The two latest milestones achieved in the designing of Orbital Reef is a successful test of its life support systems by NASA. This has been followed by a successful burst test this last week at the Marshall Space Flight Center in Huntsville, Alabama, of the Sierra Space-built LIFE habitat structure where crews will live and work when the station is deployed.
Current Status of Starlab
Starlab is a joint venture involving Voyager Space, Airbus and Northrop Grumman. It will be a continuously crewed space station that has achieved multiple milestones this year. Its target deployment date remains 2027.
Current Status of Haven-1
Haven-1 is Vast Space’s entry into the commercial space station market. The first non-inhabitable module is to be followed by a crew-capable addition offering both micro and lunar artificial gravity environments. Vast has entered into a partnership with SpaceX for the launch of subsequent modules to create what will first be a Starship-class module followed by the Artificial Gravity Station, a space station that eventually will rival the ISS in size. It is designed to rotate around a central docking port.

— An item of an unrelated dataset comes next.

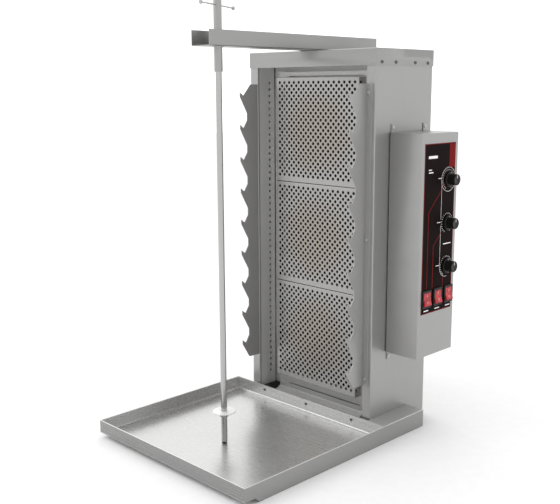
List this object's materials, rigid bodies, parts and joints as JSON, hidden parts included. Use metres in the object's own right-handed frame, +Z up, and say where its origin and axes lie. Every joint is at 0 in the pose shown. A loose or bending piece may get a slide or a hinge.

Last April, Vast announced that the Haven-1 is to be equipped with a Starlink laser terminal to provide Gigabit per second connectivity from it to Earth for future occupants. If all goes well SpaceX will launch the first Haven-1 module on a Falcon9 in 2025.
A Final Word
Are there other commercial space station deployments on the horizon? More than likely there will be as commercial space station operations deploy and begin to turn a profit for companies that use these off-world facilities. We’ve only seen European and American entries in the commercial space so far. I suspect, however, that besides China and Russian national programs and private companies, we will see commercial partners from Japan, South Korea and India’s ISRO joining the space station race in the mid-2030s.
The proof of commercial space station success remains to be seen with the first launches scheduled for next year and several more to be deployed in stages before the end of the decade. Maybe then we can say goodbye to the pioneering station, the ISS that provided proof that humans could make a go of it inhabiting near-Earth space over long periods.